A primeira coisa que eu te posso dizer é que acho que isto se aplica a toda a arte, que as coisas são muito cíclicas – sinto que daqui a 20 anos nós vamos estar a recordar este tempo com nostalgia, como vemos agora com nostalgia esse período que referes. Sinto que a geração que agora ‘tá a começar a entrar na música electrónica (e em Portugal estão a surgir imensos novos artistas com muito talento a fazerem música electrónica) encontra-se a recordar a sua infância, ’tás a ver? Estas músicas que samplei são coisas que eu me lembro da minha infância, de, sei lá, ouvir no carro, ou de ouvir na escola, ou nos campos de férias; são coisas que me fazem lembrar de quando eu era mais puto. Por outro lado, sinto que o facto de agora haver tanta música, tanta informação, tanto tudo, faz com que exista uma necessidade de se fazer aquilo que ‘tavas a falar, de fazeres uma cena mais kitsch, mais tugacore, de ires às tuas memórias e às tuas raízes, e tentar enfiar isso dentro da tua arte, porque acho que é uma forma de ires buscar também a tua identidade. Acho que tem tudo a ver com os jovens terem todos uma crise de identidade que vão vivendo também por causa desta era da super-informação, o que leva a que tu queiras reflectir na arte um bocado daquilo que tens à tua volta. Mas se calhar as influências são mais indirectas, tipo, o folclore português — como foi o caso daquele trailer do Neopop baseado no folclore português, acho que espelha muito bem essa cena da música electrónica tentar ir buscar um bocado às roots da própria infância e do próprio país.

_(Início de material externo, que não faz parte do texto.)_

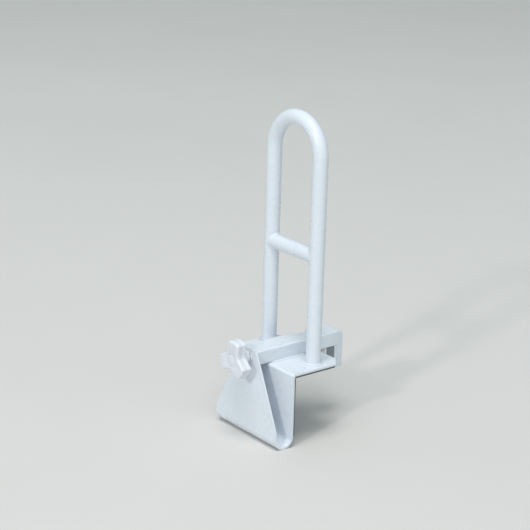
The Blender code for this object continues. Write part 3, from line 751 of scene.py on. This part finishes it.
def arm_weld():
    """Rippled fillet up one side of the arm, over its top and down the other, at the jaw's near end."""
    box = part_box("weld_arm_jaw")
    half = (ARM[1].x - ARM[0].x) / 2
    corner = ARM_CORNER
    top = ARM[1].z
    low = box[0].z
    path = []
    for k in range(24):
        path.append((half, low + (top - corner - low) * k / 24, 0.0, 0.0))
    for sx, start in ((1, 0.0), (-1, 90.0)):
        for i in range(9):
            path.append((sx * (half - corner), top - corner, start + 90.0 * i / 8, corner))
        if sx > 0:
            for k in range(1, 44):
                path.append((half - corner - 2 * (half - corner) * k / 44, top - corner, 90.0, corner))
    for k in range(23, -1, -1):
        path.append((-half, low + (top - corner - low) * k / 24, 180.0, 0.0))
    rings = []
    total = len(path) - 1
    for index, (cx, cz, angle, base) in enumerate(path):
        a = math.radians(angle)
        end = min(1.0, 0.25 + 8 * index / total, 0.25 + 8 * (1 - index / total))
        wave = ripple(2 * math.pi * index / total, 30, 0.22 * MM)
        thick = (1.45 * MM - wave) * end
        deep = (1.75 * MM - wave) * end
        ring = []
        for k in range(6):
            t = math.pi / 2 * k / 5
            scale = 1.0 if k in (0, 5) else 0.66 + 0.14 * math.sin(2 * t)
            reach = base + GAP + thick * scale * math.sin(t)
            y = box[1].y - deep * scale * math.cos(t)
            ring.append((cx + reach * math.cos(a), y, cz + reach * math.sin(a)))
        reach = base + GAP
        ring.append((cx + reach * math.cos(a), box[1].y, cz + reach * math.sin(a)))
        rings.append(ring)
    return loft(rings)


piece("arm_weld", arm_weld(), COAT_WELD, "jaw", ["weld_arm_jaw"])


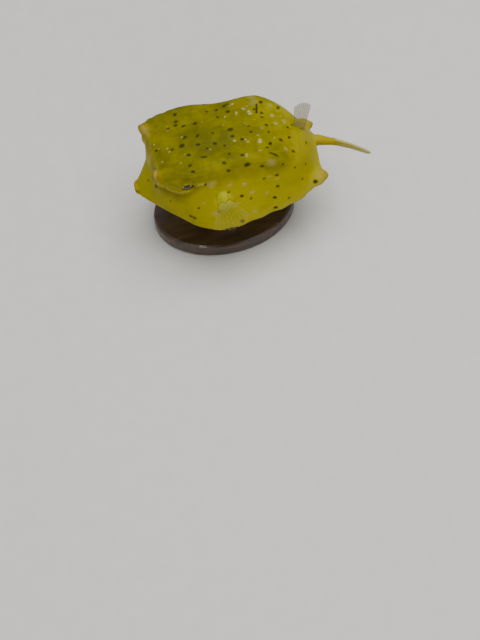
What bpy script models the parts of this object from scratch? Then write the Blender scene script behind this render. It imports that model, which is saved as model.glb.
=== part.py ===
"""A life-size still model of a young longhorn cowfish, one of the boxfishes, on a plain display stand.

The nose points along -X, the fish's left side is at -Y and up is +Z. The floor is at Z = 0, and the
origin is on the floor under the middle of the stand. Places on the fish are given in per cent of the
length of its shell: "station" runs from 0 at the mouth to 100 at the tips of the rear spines, and
heights are counted from the tips of those spines.
"""

import math

import bmesh
import bpy
import numpy as np
from mathutils import Vector

# Driving dimensions, in metres.
SHELL_LENGTH = 0.037
GAP = 0.0003
BASE_LENGTH = 0.028
BASE_WIDTH = 0.020
BASE_THICKNESS = 0.003
BASE_EDGE = 0.0006
ROD_LENGTH = 0.0085
ROD_RADIUS = 0.0012
CUP_RADIUS = ROD_RADIUS * 1.6
CUP_DEPTH = 0.0010
CUP_LIP = 0.0004
FOOT_RADIUS = ROD_RADIUS * 2.2
FOOT_HEIGHT = 0.0012
FOOT_RIM = 0.0005
PER_CENT = SHELL_LENGTH / 100

# Where the stand holds the fish, and where its shell is parted.
ROD_STATION = 46.0
SHELL_END = 97.2
TAIL_ROOT_END = 107.5

# The shell's four lines, as (station, value) in per cent of its length.
BACK_HEIGHT = (
    (0, 9.0), (2.6, 12.6), (4.5, 17.0), (6.5, 22.4), (8.2, 27.2), (9.4, 31.0), (10.6, 33.4), (13, 35.2),
    (16, 36.2), (22, 37.4), (40, 39.5), (53, 39.2), (66, 36.4), (76, 33.0), (84, 29.6), (90, 24.8),
    (94, 18.4), (96.5, 14.8), (99, 13.2),
)
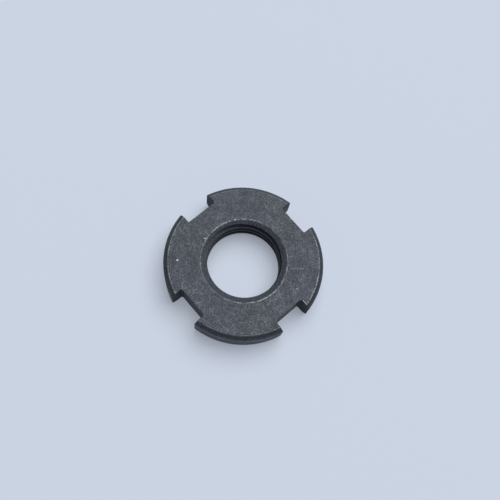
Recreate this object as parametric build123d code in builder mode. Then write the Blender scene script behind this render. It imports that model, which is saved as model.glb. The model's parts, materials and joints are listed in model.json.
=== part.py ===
from build123d import *
import os

# A slotted round nut for a fine M16 x 1.5 thread, turned from bar as one piece
# and blackened.  It is a flat ring: four slots milled across its rim take the
# hooks of a hook spanner, or the outer tabs of a lock washer, and its two faces
# are alike.
#
# Frame: millimetres, +Z along the thread's axis.  The origin is the middle of
# the lower face, and the slots lie on +X, +Y, -X and -Y.

# The ring
outer_diameter = 32.0
thickness = 6.0
rim_chamfer = 0.9           # 45 degrees, between each face and the rim

# The bore, left plain at the crests of the thread
thread_diameter = 16.0      # at the roots of the thread
crest_height = 0.66         # how far the crests stand in from the roots
countersink_margin = 0.7    # how far each countersink opens past the roots
countersink_depth = 1.1

# The spanner slots
slot_count = 4
slot_width = 6.7
slot_depth = 2.8            # from the rim in to the slot's flat floor
slot_corner_radius = 0.3    # left by the cutter along both sides of the floor
slot_edge_break = 0.15      # deburring of the slots' edges on both faces

outer_radius = outer_diameter / 2
face_radius = outer_radius - rim_chamfer
root_radius = thread_diameter / 2
crest_radius = root_radius - crest_height
countersink_radius = root_radius + countersink_margin
slot_floor_radius = outer_radius - slot_depth

with BuildPart() as castle_nut:
    # Half of the ring's section, from the bore outwards, turned round the axis
    with BuildSketch(Plane.XZ):
        with BuildLine():
            Polyline(
                (crest_radius, countersink_depth),
                (countersink_radius, 0),
                (face_radius, 0),
                (outer_radius, rim_chamfer),
                (outer_radius, thickness - rim_chamfer),
                (face_radius, thickness),
                (countersink_radius, thickness),
                (crest_radius, thickness - countersink_depth),
                close=True,
            )
        make_face()
    revolve(axis=Axis.Z)

    # The slots are straight cuts through the rim, one cutter shape repeated
    # round the axis.  It runs out past the rim, so only its inner corners,
    # along the slot's floor, round anything.
    with BuildSketch():
        with PolarLocations(slot_floor_radius, slot_count):
            RectangleRounded(
                2 * slot_depth,
                slot_width,
                slot_corner_radius,
                align=(Align.MIN, Align.CENTER),
            )
    extrude(amount=thickness, mode=Mode.SUBTRACT)

    # The slots' edges on the two faces, which are the faces' only edges that
    # aren't circles round the axis
    faces_flat = castle_nut.faces().filter_by(Plane.XY)
    slot_edges = [
        edge
        for edge in faces_flat.edges()
        if edge.geom_type == GeomType.LINE or edge.radius < slot_depth
    ]
    chamfer(slot_edges, slot_edge_break)

castle_nut.part.label = "castle_nut"

os.makedirs("parts", exist_ok=True)
export_step(castle_nut.part, "parts/castle_nut.step")
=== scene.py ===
import json
import math

import bmesh
import bpy
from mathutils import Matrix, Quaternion, Vector


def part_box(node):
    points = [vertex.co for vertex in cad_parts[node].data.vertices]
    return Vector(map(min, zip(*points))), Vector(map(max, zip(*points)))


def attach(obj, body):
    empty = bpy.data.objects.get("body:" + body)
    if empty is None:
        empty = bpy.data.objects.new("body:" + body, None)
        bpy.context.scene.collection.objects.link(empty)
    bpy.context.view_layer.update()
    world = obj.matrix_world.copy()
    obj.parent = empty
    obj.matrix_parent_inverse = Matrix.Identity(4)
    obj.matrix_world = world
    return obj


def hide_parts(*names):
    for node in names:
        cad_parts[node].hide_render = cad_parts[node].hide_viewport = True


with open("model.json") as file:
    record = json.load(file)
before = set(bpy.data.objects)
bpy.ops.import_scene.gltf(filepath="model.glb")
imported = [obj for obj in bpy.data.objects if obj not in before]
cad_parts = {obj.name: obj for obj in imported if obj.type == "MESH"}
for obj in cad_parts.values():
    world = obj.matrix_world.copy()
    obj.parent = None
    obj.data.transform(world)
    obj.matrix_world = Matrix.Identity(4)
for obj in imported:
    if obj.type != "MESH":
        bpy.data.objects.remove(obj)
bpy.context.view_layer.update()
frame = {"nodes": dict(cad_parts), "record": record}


# The nut: a flat ring turned from free-cutting steel bar, with a chamfer round
# each face and a countersink at each end of the bore.  Four slots for a hook
# spanner are milled through the rim, and the bore is tapped M16 x 1.5.
MM = 0.001
nut_node = frame["nodes"]["castle_nut"]
thread_mount = next(m for m in frame["record"]["mounts"] if m["name"] == "thread")
nut_low, nut_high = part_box("castle_nut")
thickness = nut_high.z - nut_low.z
outer_radius = max(v.co.xy.length for v in nut_node.data.vertices)
crest_radius = thread_mount["dims"]["r_mm"] * MM
countersink_depth = (thickness - thread_mount["dims"]["length_mm"] * MM) / 2

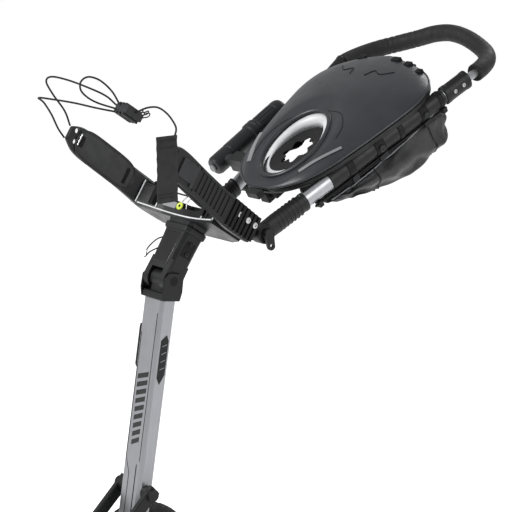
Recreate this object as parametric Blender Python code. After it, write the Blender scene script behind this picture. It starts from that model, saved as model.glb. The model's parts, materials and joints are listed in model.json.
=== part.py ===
"""Electric golf trolley: a folding three-wheel bag carrier with twin axle motors.

Frame: +Z up, the trolley's front towards -Y, its left side towards +X.
The origin lies on the ground under the middle of the trolley's bounding box.
All lengths are in metres.
"""

import math

import bmesh
import bpy
from mathutils import Vector

GAP = 0.0003  # clearance between pieces that touch

# Main tube and fold joint
FOLD_POINT = Vector((0, -0.110, 0.800))
TUBE_LEAN = math.radians(9.6)
NECK_LEAN = math.radians(33.4)
NECK_LENGTH = 0.108
TUBE_WIDTH, TUBE_DEPTH, TUBE_WALL = 0.056, 0.034, 0.002
TUBE_TOP, TUBE_FOOT = -0.0365, -0.615
EAR_RADIUS, PIN_RADIUS = 0.0215, 0.006
NECK_HALF, TONGUE_HALF = 0.0295, 0.0162

# Handle frame
HANDLE_PIVOT = Vector((0, 0.054, 0.873))
HANDLE_RISE = math.radians(30.8)
PIVOT_HALF, CLAMP_HALF, CLAMP_AT = 0.081, 0.167, 0.475
ROD_RADIUS = 0.005
SIDE_TUBE = (0.0085, 0.0150)  # half width and half height of the oval side tube
GRIP_RADIUS, LOOP_RADIUS = 0.0155, 0.0080

# Console
HOLE_CENTRE, HOLE_HALF = 0.199, (0.054, 0.084)
RIM_LEVEL, LID_CROWN = 0.0240, 0.040
LID_PIVOT_H, LID_THICKNESS = 0.487, 0.0026
LID_TOP_H = 0.315

# Running gear
REAR_AXLE = Vector((0, 0.020, 0.135))
REAR_RADIUS, REAR_TRACK_HALF, TYRE_WIDTH = 0.135, 0.268, 0.046
TYRE_DEPTH, AXLE_TUBE_RADIUS = 0.030, 0.0262
FRONT_AXLE = Vector((0, -0.5095, 0.115))
FRONT_RADIUS, FRONT_WIDTH = 0.115, 0.040
ARM_PIVOT = Vector((0, -0.1745, 0.420))
ARM_HALF, ARM_THICKNESS = 0.043, 0.011

COLOURS = {
    "silver": ((0.46, 0.47, 0.49), 0.38, 0.9),
    "steel": ((0.60, 0.61, 0.62), 0.30, 1.0),
    "black": ((0.030, 0.031, 0.033), 0.45, 0.0),
    "charcoal": ((0.060, 0.064, 0.070), 0.40, 0.0),
    "rubber": ((0.022, 0.022, 0.023), 0.75, 0.0),
    "foam": ((0.028, 0.028, 0.029), 0.85, 0.0),
    "fabric": ((0.020, 0.020, 0.022), 0.90, 0.0),
    "grey": ((0.35, 0.36, 0.37), 0.50, 0.0),
    "board": ((0.05, 0.20, 0.09), 0.55, 0.0),
}


class Frame:
    """A right-handed local frame: at(a, b, c) gives the world point."""

    def __init__(self, origin, x_axis, y_axis, z_axis):
        self.origin = Vector(origin)
        self.axes = [Vector(x_axis), Vector(y_axis), Vector(z_axis)]

    def at(self, a, b, c):
        return self.origin + self.axes[0] * a + self.axes[1] * b + self.axes[2] * c


def leaning(origin, lean):
    """Frame whose z leans back by the angle, with y square to it towards the rear."""
    up = (0, math.sin(lean), math.cos(lean))
    rear = (0, math.cos(lean), -math.sin(lean))
    return Frame(origin, (1, 0, 0), rear, up)


WORLD = Frame((0, 0, 0), (1, 0, 0), (0, 1, 0), (0, 0, 1))
TUBE = leaning(FOLD_POINT, TUBE_LEAN)
NECK = leaning(FOLD_POINT, NECK_LEAN)
BRACKET = leaning(NECK.at(0, 0, NECK_LENGTH), NECK_LEAN)
HANDLE = Frame(
    HANDLE_PIVOT,
    (1, 0, 0),
    (0, math.cos(HANDLE_RISE), math.sin(HANDLE_RISE)),
    (0, -math.sin(HANDLE_RISE), math.cos(HANDLE_RISE)),
)


# ---------------------------------------------------------------- mesh tools


def clear_scene():
    for obj in list(bpy.data.objects):
        bpy.data.objects.remove(obj, do_unlink=True)


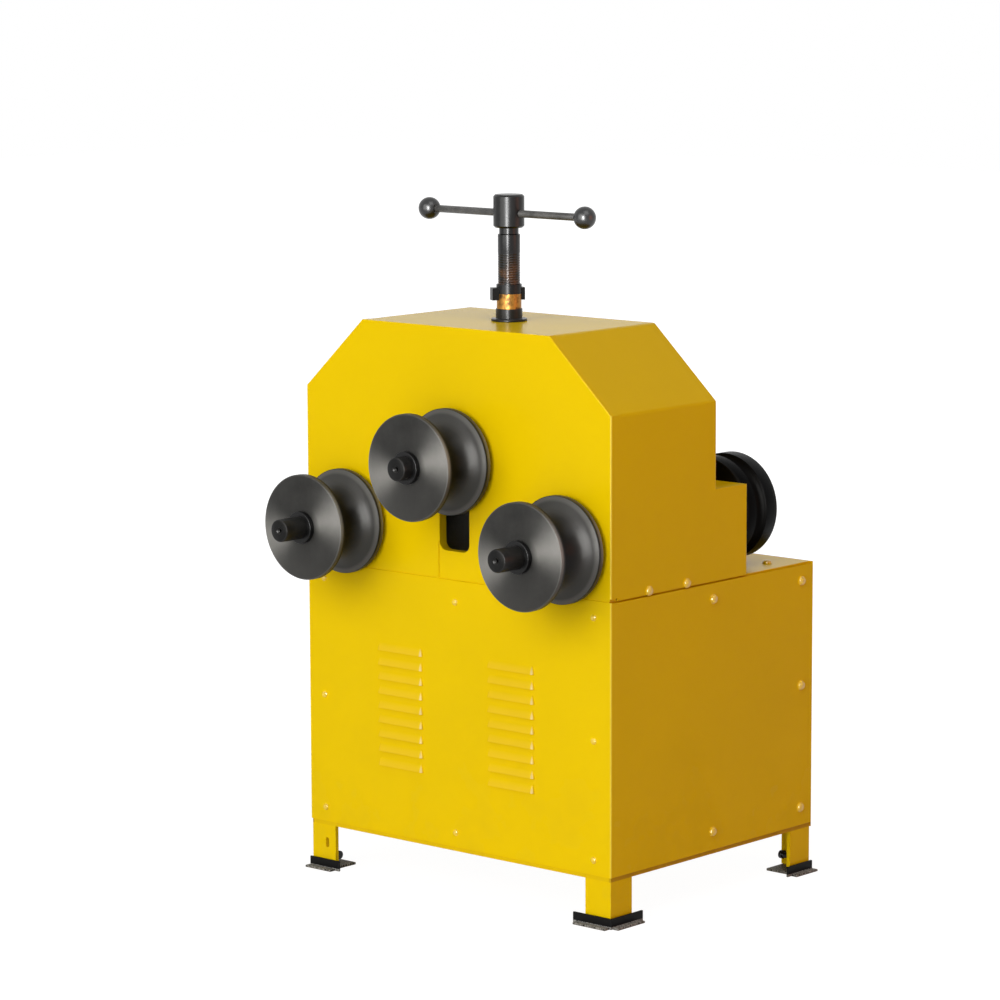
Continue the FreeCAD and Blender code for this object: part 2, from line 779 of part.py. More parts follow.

Não deixa de ser curioso que, seguindo essa lógica, possamos chegar a um ponto em que, em vez de irmos beber à nostalgia, bebamos à nostalgia de beber à nostalgia…

Pois, é uma espécie de loop. Eu sinto que chegámos a um tempo em que já é muito difícil haver originalidade. Eu acho que há pessoas originais, acho que há muita arte com muita originalidade, porém, acho que é muito difícil haver uma coisa nova, totalmente original, porque mesmo a música já é muito à base do sample; a música electrónica é toda uma cópia de sistemas que existem em formato físico, portanto… Não sei, eu sinto que é tudo um ciclo e já andamos aqui num sample do sample do sample do sample, como, por exemplo, o “Amen” break, a cena mais samplada de sempre [risos] e que ‘tá sempre a mudar até chegar a coisas diferentes que vão aparecendo.

Tens algum plano para promover este disco ao vivo?

Por enquanto ainda não tenho nenhum plano; no Coletivo Lenha estamos a tentar começar a organizar uma ou duas festas para o próximo ano, estamos a ver que espaços é que conseguimos bookar. Tenho é mais lançamentos planeados, não tenho gigs planeados [risos].